### TASK TO COMPLETE
Both the line containing "0.27, 0.012), 0.45)" and the line containing "if empty is" are to be reproduced exactly, along with every line between them, and nothing more.

··· DATA SECTION

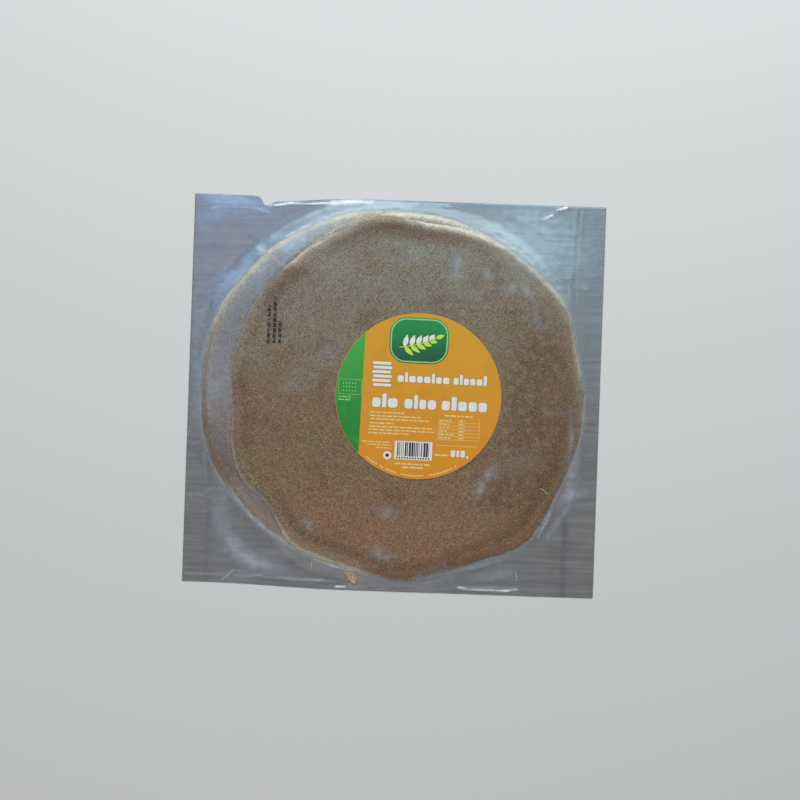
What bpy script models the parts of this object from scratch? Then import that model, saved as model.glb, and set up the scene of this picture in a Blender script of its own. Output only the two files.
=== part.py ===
"""Pack of six thin buckwheat crepes, flat in a clear film bag with a round label.

Units are metres and +Z is up. The pack lies on its back with its origin in the
middle of the bag, on the surface it lies on. +X is the pack's right side and +Y
its top edge.
"""

import math

import bmesh
import bpy

# Driving dimensions
BAG_WIDTH = 0.370
BAG_HEIGHT = 0.352
CREPE_RADIUS = 0.1615
CREPE_THICKNESS = 0.0011
CREPES_IN_A_GROUP = 3
LABEL_RADIUS = 0.0743
LABEL_THICKNESS = 0.0004

# The crepes lie in two groups of three, the upper group slid to the right
UPPER_CENTRE = (0.012, -0.001)
LOWER_CENTRE = (-0.012, 0.003)
LABEL_CENTRE = (0.0218, 0.0005)

# Film: both sheets and the air between them, where no crepe lies
FILM_THICKNESS = 0.0008
LABEL_GAP = 0.0003
LABEL_MARGIN = 0.002

# How far the film takes to come down at an edge, and how far from the lower group's
# rim the upper crepes begin and end their droop over it
EDGE_DROP = 0.006
DROOP_INSIDE = 0.008
DROOP_OUTSIDE = 0.017
TENT_HEIGHT = 0.0012
TENT_LENGTH = 0.010

# Bulges and flats of each group's rim: degrees anticlockwise from +X, and metres out
UPPER_RIM = (
    (-155, 0.0045),
    (-140, -0.0034),
    (-127, 0.0055),
    (-108, 0.0010),
    (-88, 0.0030),
    (-68, -0.0032),
    (-48, 0.0055),
    (-28, -0.0030),
    (-10, -0.0030),
    (16, -0.0042),
    (32, 0.0035),
    (58, 0.0008),
    (84, -0.0035),
    (104, 0.0040),
    (114, -0.0005),
    (133, -0.0010),
    (150, 0.0010),
    (160, -0.0015),
    (173, 0.0000),
    (185, -0.0032),
)
LOWER_RIM = (
    (-156, 0.0018),
    (-140, 0.0000),
    (-121, -0.0012),
    (-106, 0.0000),
    (-60, 0.0010),
    (0, -0.0020),
    (55, 0.0020),
    (97, 0.0036),
    (118, 0.0015),
    (130, 0.0022),
    (140, 0.0010),
    (153, 0.0026),
    (180, 0.0000),
)

# Soft folds that cross the corners, and the turned-up hem along the bottom edge
FOLD_OFFSET = 0.030
FOLD_WIDTH = 0.008
FOLD_HEIGHT = 0.0016
HEM_WIDTH = 0.0065
RIDGE_WIDTH = 0.0022
RIDGE_HEIGHT = 0.0014

# The top edge has a notch near its left end and is drawn in beside it, easing out to the right
NOTCH_X = -0.121
NOTCH_SIDE = 0.006
NOTCH_DEPTH = 0.0035
DRAWN_IN_LENGTH = 0.085
DRAWN_IN = 0.005

# The bottom edge lifts towards its left corner
LIFT_START_X = -0.040
LIFT_LENGTH = 0.120
LIFT = 0.003

# Mesh
SEGMENTS = 144
LABEL_SEGMENTS = 96
CREPE_RINGS = (0.3, 0.5, 0.7)
EDGE_RINGS = (-0.012, -0.007, -0.004, -0.001, 0.002)
STEP_RINGS = (0.2, 0.5, 0.8, 1.0)
STEP_SPACING = 0.0012
MARGIN_RINGS = (0.12, 0.26, 0.42, 0.58, 0.74, 0.88, 0.96)
REACH_STEPS = 30
LEVEL = 1e-9

GROUP_HEIGHT = CREPES_IN_A_GROUP * CREPE_THICKNESS
STACK_TOP = FILM_THICKNESS + 2 * GROUP_HEIGHT


def clear_scene():
    for obj in list(bpy.data.objects):
        bpy.data.objects.remove(obj, do_unlink=True)


def make_material(name, color, roughness):
    material = bpy.data.materials.new(name)
    material.use_nodes = True
    shader = material.node_tree.nodes["Principled BSDF"]
    shader.inputs["Base Color"].default_value = (*color, 1.0)
    shader.inputs["Roughness"].default_value = roughness
    shader.inputs["Metallic"].default_value = 0.0
    return material


def smooth_step(low, high, value):
    """0 below low, 1 above high and a soft S between them."""
    share = min(1.0, max(0.0, (value - low) / (high - low)))
    return share * share * (3.0 - 2.0 * share)


def hump(offset, width):
    """A soft ridge, 1 at its crest."""
    return math.exp(-((offset / width) ** 2))


def rim_bulge(angle, rim):
    """How far a rim stands out at an angle, eased from each listed place to the next."""
    turn = round(math.degrees(angle), 6)
    for (start, low), (end, high) in zip(rim, rim[1:] + rim[:1]):
        span = (end - start) % 360
        along = (turn - start) % 360
        if along <= span:
            return low + (high - low) * smooth_step(0.0, 1.0, along / span)


def depth_inside(x, y, centre, rim):
    """How far a point lies inside a group's rim, negative outside it."""
    across, along = x - centre[0], y - centre[1]
    return CREPE_RADIUS + rim_bulge(math.atan2(along, across), rim) - math.hypot(across, along)


def upper_depth(x, y):
    return depth_inside(x, y, UPPER_CENTRE, UPPER_RIM)


def lower_depth(x, y):
    return depth_inside(x, y, LOWER_CENTRE, LOWER_RIM)


def stack_depth(x, y):
    return max(upper_depth(x, y), lower_depth(x, y))


def top_edge_y(x):
    """Where the bag's top edge runs: notched, drawn in beside the notch, and easing out to the right."""
    notch = NOTCH_DEPTH * hump(x - NOTCH_X, NOTCH_SIDE)
    drawn_in = smooth_step(-NOTCH_SIDE, 0.0, x - NOTCH_X) * smooth_step(-DRAWN_IN_LENGTH, 0.0, NOTCH_X - x)
    return BAG_HEIGHT / 2 - DRAWN_IN * drawn_in - notch


def bottom_edge_y(x):
    """Where the bag's bottom edge runs: straight, and lifting towards the left corner."""
    return LIFT * smooth_step(0.0, LIFT_LENGTH, LIFT_START_X - x) - BAG_HEIGHT / 2


def bag_reach(angle):
    """Distance from the label's centre to the bag's edge."""
    x0, y0 = LABEL_CENTRE
    dx, dy = math.cos(angle), math.sin(angle)
    side_x = math.copysign(BAG_WIDTH / 2, dx)
    to_side = (side_x - x0) / dx if abs(dx) > LEVEL else math.inf
    if abs(dy) < LEVEL:
        return to_side
    edge_y = top_edge_y if dy > 0 else bottom_edge_y
    to_end = (math.copysign(BAG_HEIGHT / 2, dy) - y0) / dy
    edge_x = x0 + min(to_side, to_end) * dx
    return min(to_side, (edge_y(edge_x) - y0) / dy)


def rim_reach(angle, depth):
    """Distance from the label's centre to where a depth function passes zero."""
    near, far = 0.0, BAG_WIDTH
    for _ in range(REACH_STEPS):
        middle = (near + far) / 2
        x = LABEL_CENTRE[0] + middle * math.cos(angle)
        y = LABEL_CENTRE[1] + middle * math.sin(angle)
        if depth(x, y) > 0:
            near = middle
        else:
            far = middle
    return near


def corner_share(x, y):
    """1 along the bag's diagonals, 0 beside the middle of each side."""
    return math.sin(2.0 * math.atan2(y, x)) ** 2


def bag_top(x, y):
    """Height of the film's upper sheet."""
    upper_cover = smooth_step(-EDGE_DROP / 2, EDGE_DROP, upper_depth(x, y))
    covered = smooth_step(-CREPE_RADIUS / 2, CREPE_RADIUS / 2, x - LOWER_CENTRE[0])
    drop_from = EDGE_DROP + (DROOP_INSIDE - EDGE_DROP) * covered
    drop_to = EDGE_DROP / 2 + (DROOP_OUTSIDE - EDGE_DROP / 2) * covered
    lower_cover = smooth_step(-drop_to, drop_from, lower_depth(x, y))
    height = FILM_THICKNESS + GROUP_HEIGHT * (upper_cover + lower_cover)
    outside = -stack_depth(x, y)
    if outside <= 0:
        return height
    above_bottom = y - bottom_edge_y(x)
    from_edge = min(BAG_WIDTH / 2 - abs(x), top_edge_y(x) - y, above_bottom)
    free = smooth_step(0.0, TENT_LENGTH, from_edge)
    tent = TENT_HEIGHT * math.exp(-outside / TENT_LENGTH) * smooth_step(0.0, EDGE_DROP, outside)
    fold = FOLD_HEIGHT * hump(outside - FOLD_OFFSET, FOLD_WIDTH) * corner_share(x, y)
    ridge = RIDGE_HEIGHT * hump(above_bottom - HEM_WIDTH, RIDGE_WIDTH)
    return height + (tent + fold) * free + ridge


def ring_reaches(angle):
    """Distances of the loft's rings from the label's centre, along one angle."""
    label = LABEL_RADIUS + LABEL_MARGIN
    upper = rim_reach(angle, upper_depth)
    union = rim_reach(angle, stack_depth)
    edge = bag_reach(angle)
    reaches = [label]
    reaches += [label + share * (upper - label) for share in CREPE_RINGS]
    reaches += [upper + offset for offset in EDGE_RINGS]
    foot = reaches[-1]
    for number, share in enumerate(STEP_RINGS, 1):
        reaches.append(foot + number * STEP_SPACING / len(STEP_RINGS) + share * (union - upper))
    foot = reaches[-1]
    reaches += [foot + share * (edge - foot) for share in MARGIN_RINGS]
    reaches.append(edge)
    return reaches


def ring_angles():
    """Even angles about the label's centre, with one on each corner of the bag."""
    angles = [math.tau * number / SEGMENTS for number in range(SEGMENTS)]
    for corner_x in (-BAG_WIDTH / 2, BAG_WIDTH / 2):
        for edge_y in (bottom_edge_y, top_edge_y):
            across = corner_x - LABEL_CENTRE[0]
            along = edge_y(corner_x) - LABEL_CENTRE[1]
            corner = math.atan2(along, across) % math.tau
            angles[round(corner / math.tau * SEGMENTS) % SEGMENTS] = corner
    return angles


def bridge(bm, inner, outer, material_index):
    """Joins two rings of vertices with a band of quads that faces up or out."""
    for number, corner in enumerate(inner):
        following = (number + 1) % len(inner)
        face = bm.faces.new((corner, outer[number], outer[following], inner[following]))
        face.material_index = material_index
        face.smooth = True


def object_from(bm, name, collection, materials):
    mesh = bpy.data.meshes.new(name)
    bm.to_mesh(mesh)
    bm.free()
    for material in materials:
        mesh.materials.append(material)
    obj = bpy.data.objects.new(name, mesh)
    collection.objects.link(obj)
    return obj


def make_film_bag(collection, film, crepe):
    """Loft from the flat under the label, over the crepes' edges, to the bag's edge."""
    bm = bmesh.new()
    angles = ring_angles()
    reaches = [ring_reaches(angle) for angle in angles]
    rings = []
    for level in range(len(reaches[0])):
        ring = []
        for angle, reach in zip(angles, reaches):
            x = LABEL_CENTRE[0] + reach[level] * math.cos(angle)
            y = LABEL_CENTRE[1] + reach[level] * math.sin(angle)
            ring.append(bm.verts.new((x, y, bag_top(x, y))))
        rings.append(ring)
    centre = bm.verts.new((*LABEL_CENTRE, STACK_TOP))
    for number, corner in enumerate(rings[0]):
        face = bm.faces.new((centre, corner, rings[0][(number + 1) % SEGMENTS]))
        face.material_index = 1
    crepe_bands = len(CREPE_RINGS) + len(EDGE_RINGS) + len(STEP_RINGS)
    for level in range(len(rings) - 1):
        bridge(bm, rings[level], rings[level + 1], 1 if level < crepe_bands else 0)
    bottom = [bm.verts.new((corner.co.x, corner.co.y, 0.0)) for corner in rings[-1]]
    bridge(bm, rings[-1], bottom, 0)
    bm.faces.new(bottom[::-1])
    obj = object_from(bm, "film_bag", collection, (film, crepe))
    obj.data.set_sharp_from_angle(angle=math.radians(50))
    return obj


def make_label(collection, paper):
    """Round label on the film, a flat disc."""
    bm = bmesh.new()
    bmesh.ops.create_cone(
        bm,
        cap_ends=True,
        segments=LABEL_SEGMENTS,
        radius1=LABEL_RADIUS,
        radius2=LABEL_RADIUS,
        depth=LABEL_THICKNESS,
    )
    obj = object_from(bm, "label", collection, (paper,))
    obj.location = (*LABEL_CENTRE, STACK_TOP + LABEL_GAP + LABEL_THICKNESS / 2)
    obj.data.shade_smooth()
    obj.data.set_sharp_from_angle(angle=math.radians(30))
    return obj


def main():
    clear_scene()
    collection = bpy.data.collections.new("crepe_pack")
    bpy.context.scene.collection.children.link(collection)
    film = make_material("clear_film", (0.30, 0.34, 0.38), 0.18)
    crepe = make_material("buckwheat_crepe", (0.175, 0.125, 0.085), 0.55)
    paper = make_material("orange_label", (0.66, 0.27, 0.012), 0.45)
    make_film_bag(collection, film, crepe)
    make_label(collection, paper)


main()
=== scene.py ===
# %% [markdown]
# # A pack of thin buckwheat crepes
#
# Six thin brown crepes lie flat in a clear film bag with a round paper label on top.
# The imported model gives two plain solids: the bag with all that is in it, and the
# label. This lesson dresses them: it fits six real crepes, the film round them, the
# label with its print and a few crumbs into the space that the solids hold.

# %% Load the frame
import math
import random

import bmesh
import bpy
import mathutils
import numpy as np
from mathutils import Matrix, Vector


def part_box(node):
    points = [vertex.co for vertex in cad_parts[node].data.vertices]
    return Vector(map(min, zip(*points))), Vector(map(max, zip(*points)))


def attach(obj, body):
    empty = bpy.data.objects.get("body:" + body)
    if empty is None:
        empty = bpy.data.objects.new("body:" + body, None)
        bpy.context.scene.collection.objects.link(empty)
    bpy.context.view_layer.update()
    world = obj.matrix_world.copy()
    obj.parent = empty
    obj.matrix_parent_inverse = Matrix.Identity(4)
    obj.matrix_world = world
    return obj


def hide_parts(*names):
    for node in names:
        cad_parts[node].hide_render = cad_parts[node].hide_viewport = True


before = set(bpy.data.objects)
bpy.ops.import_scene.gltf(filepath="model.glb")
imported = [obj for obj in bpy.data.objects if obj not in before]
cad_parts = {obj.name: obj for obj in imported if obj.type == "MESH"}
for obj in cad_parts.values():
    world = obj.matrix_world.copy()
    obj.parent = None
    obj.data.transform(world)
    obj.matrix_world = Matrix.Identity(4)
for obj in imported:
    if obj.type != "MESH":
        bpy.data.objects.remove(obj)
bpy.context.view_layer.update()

MM = 0.001
print("nodes:", sorted(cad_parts))

# %% [markdown]
# ## Sizes
#
# The bag's box and the label's box come from the frame. The rims of the crepes and
# the bag's drawn-in edges repeat the named values that shaped the solids, because a
# dressed piece has to lie where its solid lies. A rim is a circle with a few bulges
# and flats, each given by its angle and how far it stands out.

# %% Sizes from the frame and of the crepes
bag_low, bag_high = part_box("film_bag")
label_low, label_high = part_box("label")
HALF_WIDTH = (bag_high.x - bag_low.x) / 2
HALF_HEIGHT = (bag_high.y - bag_low.y) / 2
LABEL_X = (label_low.x + label_high.x) / 2
LABEL_Y = (label_low.y + label_high.y) / 2
LABEL_RADIUS = (label_high.x - label_low.x) / 2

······

### EXERCISE OUTPUT
    paper = make_material("orange_label", (0.66, 0.27, 0.012), 0.45)
    make_film_bag(collection, film, crepe)
    make_label(collection, paper)


main()
=== scene.py ===
# %% [markdown]
# # A pack of thin buckwheat crepes
#
# Six thin brown crepes lie flat in a clear film bag with a round paper label on top.
# The imported model gives two plain solids: the bag with all that is in it, and the
# label. This lesson dresses them: it fits six real crepes, the film round them, the
# label with its print and a few crumbs into the space that the solids hold.

# %% Load the frame
import math
import random

import bmesh
import bpy
import mathutils
import numpy as np
from mathutils import Matrix, Vector


def part_box(node):
    points = [vertex.co for vertex in cad_parts[node].data.vertices]
    return Vector(map(min, zip(*points))), Vector(map(max, zip(*points)))


def attach(obj, body):
    empty = bpy.data.objects.get("body:" + body)
    if empty is None:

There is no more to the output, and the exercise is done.